Бесправные женщины крепостной страны незаметно выполнили большую жизненную задачу: они пробудили влечение мальчика к устной поэзии его народа и одновременно послужили возникновению того прекрасного языка — свободного и взволнованного, глубоко русского и неизгладимо выразительного, которым со временем будут написаны его всемирно-знаменитые книги.
По бытовым навыкам своей патриархальной семьи, чтившей старинные обычаи и соблюдавшей заповедные обряды, Достоевский был рано приобщен к замечательным памятникам русского зодчества и народной живописи. «Каждый раз посещение Кремля и соборов московских было для меня чем-то торжественным», — вспоминал писатель под конец жизни.

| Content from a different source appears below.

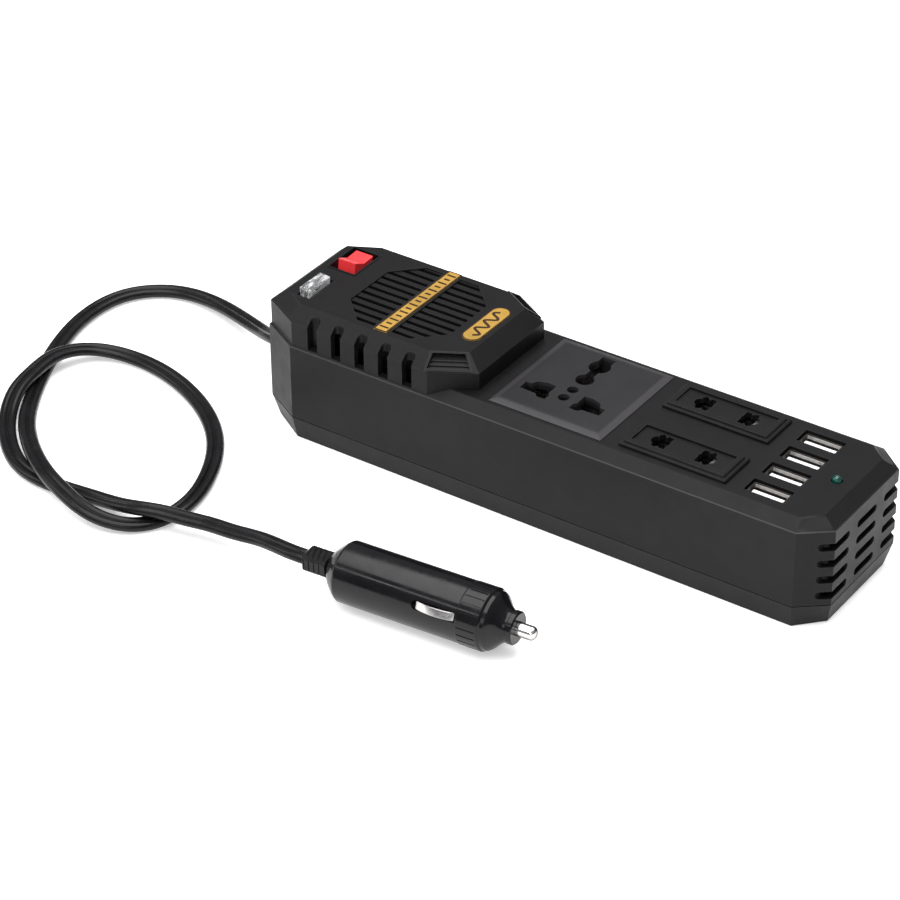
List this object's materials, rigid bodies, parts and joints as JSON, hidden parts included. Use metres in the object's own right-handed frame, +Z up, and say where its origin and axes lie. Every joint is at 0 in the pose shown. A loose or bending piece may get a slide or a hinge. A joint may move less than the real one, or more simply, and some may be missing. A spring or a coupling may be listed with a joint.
{
  "type": "power inverter",
  "caption": "Long eight-sided in-vehicle power inverter with a fan cowl, mains outlets, USB ports, a rocker switch, a blade fuse and a corded 12 V plug.",
  "frame": {"origin": "centre of the case's flat bottom face", "axes": "+Z up; +X along the case towards the vented end, -X towards the fan cowl and the cable; the loose plug lies on the -Y side"},
  "size_m": [0.3111, 0.1367, 0.0524],
  "materials": {
    "case_plastic": "fine spark-eroded texture",
    "socket_plastic": "satin",
    "accent_yellow": "printed satin film",
    "rocker_red": "gloss",
    "switch_plastic": "satin",
    "fuse_clear": "clear moulded plastic",
    "contact_metal": "bright tin plate",
    "usb_steel": "bright nickel plate",
    "usb_white": "satin",
    "contact_gold": "bright",
    "led_green": "clear tinted lens",
    "fan_plastic": "satin",
    "coil_copper": "enamelled",
    "board_green": "solder mask",
    "ferrite": "sintered",
    "winding_tape": "polyester tape",
    "aluminium_sink": "extruded",
    "component_black": "moulded epoxy",
    "capacitor_sleeve": "shrink sleeve",
    "screw_steel": "zinc plated",
    "cord_pvc": "satin vinyl",
    "lead_red": "satin vinyl",
    "plug_plastic": "semi-gloss",
    "plug_nickel": "bright nickel plate",
    "fuse_glass": "clear",
    "print_ink": "dark printed marks, slightly raised"
  },
  "bodies": {
    "case": {"lower_shell": "case_plastic", "upper_shell": "case_plastic", "accent_strip": "accent_yellow", "rating_badge": "accent_yellow", "fan_frame": "fan_plastic", "fan_motor": "coil_copper", "fan_screws": "screw_steel", "switch_housing": "switch_plastic", "switch_terminals": "contact_metal", "fuse_holder": "switch_plastic", "fuse_clips": "contact_metal", "universal_socket": "socket_plastic", "universal_contacts": "contact_metal", "universal_back_cover": "socket_plastic", "two_pin_outlet_near": "case_plastic", "two_pin_outlet_far": "case_plastic", "outlet_contacts": "contact_metal", "outlet_back_covers": "socket_plastic", "usb_shell_1": "usb_steel", "usb_shell_2": "usb_steel", "usb_shell_3": "usb_steel", "usb_shell_4": "usb_steel", "usb_tongue_1": "usb_white", "usb_tongue_2": "usb_white", "usb_tongue_3": "usb_white", "usb_tongue_4": "usb_white", "usb_contacts": "contact_gold", "usb_board": "board_green", "status_led": "led_green", "led_leads": "contact_metal", "main_board": "board_green", "transformer_core": "ferrite", "transformer_winding": "winding_tape", "transformer_pins": "contact_metal", "heat_sink": "aluminium_sink", "power_transistors": "component_black", "capacitors": "capacitor_sleeve", "choke_core": "ferrite", "choke_winding": "coil_copper", "control_chip": "component_black", "chip_pins": "contact_metal", "case_screws": "screw_steel", "board_screws": "screw_steel", "power_cable": "cord_pvc", "cable_grommet": "cord_pvc", "supply_leads": "lead_red", "plug_boot": "cord_pvc", "plug_barrel": "plug_plastic", "tip_spring": "screw_steel", "tube_fuse_glass": "fuse_glass", "tube_fuse_caps": "plug_nickel", "plug_inner_contact": "contact_gold"},
    "fan": {"fan_rotor": "fan_plastic"},
    "rocker": {"switch_rocker": "rocker_red"},
    "blade_fuse": {"fuse_body": "fuse_clear", "fuse_element": "contact_metal"},
    "cap": {"plug_cap": "plug_plastic"},
    "tip": {"plug_tip": "plug_nickel"},
    "contact_near": {"side_contact_near": "plug_nickel"},
    "contact_far": {"side_contact_far": "plug_nickel"}
  },
  "joints": [
    {"name": "fan_spin", "type": "hinge", "parent": "case", "child": "fan", "pos_m": [-0.061, 0, 0.0427], "axis": [0, 0, 1], "continuous": true},
    {"name": "rocker_tilt", "type": "hinge", "parent": "case", "child": "rocker", "pos_m": [-0.0942, 0.0099, 0.046], "axis": [1, 0, 0], "range_deg": [0, 22]},
    {"name": "fuse_pull", "type": "slide", "parent": "case", "child": "blade_fuse", "axis": [0, 0, 1], "range_m": [0, 0.014]},
    {"name": "cap_off", "type": "slide", "parent": "case", "child": "cap", "axis": [0.9969, 0.0785, 0], "range_m": [0, 0.012]},
    {"name": "tip_press", "type": "slide", "parent": "cap", "child": "tip", "axis": [-0.9969, -0.0785, 0], "range_m": [0, 0.003]},
    {"name": "contact_near_press", "type": "slide", "parent": "case", "child": "contact_near", "axis": [-0.0727, 0.9243, -0.3746], "range_m": [0, 0.001]},
    {"name": "contact_far_press", "type": "slide", "parent": "case", "child": "contact_far", "axis": [0.0727, -0.9243, 0.3746], "range_m": [0, 0.001]}
  ]
}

В 1859 году по пути из Сибири в Тверь он делает крюк, чтоб снова взглянуть на полюбившиеся ему с детства художественные ценности Сергиева Посада — византийские залы, собрания драгоценностей, «одежды Ивана Грозного, монеты, старые книги, всевозможные редкости, — не вышел бы оттуда». Здесь мальчик Достоевский видел одно из высших достижений средневековой русской живописи, «Троицу» Андрея Рублева, — гениальное воплощение старинной народной мечты о прекрасном человеке. А в одной из своих статей 1847 года он называет и московский Архангельский собор, и «редкости Грановитой палаты», и могилу Бориса Годунова — ряд памятников, навсегда запечатлевшихся в его отроческом сознании.
Древняя столица раскрывалась подчас перед младшими Достоевскими и своими живыми народными зрелищами. Был у них двоюродный дед, Василий Михайлович Котельницкий, которым в семье гордились: он был профессором Московского университета по курсу «врачебного веществословия», то есть фармакологии, а одно время состоял и деканом медицинского факультета. Ученым он был все же очень скромным, и его слушатель Н. И. Пирогов с большим юмором описывает комические несуразности его лекций о снадобьях и зельях, вызывавших веселое настроение молодой аудитории.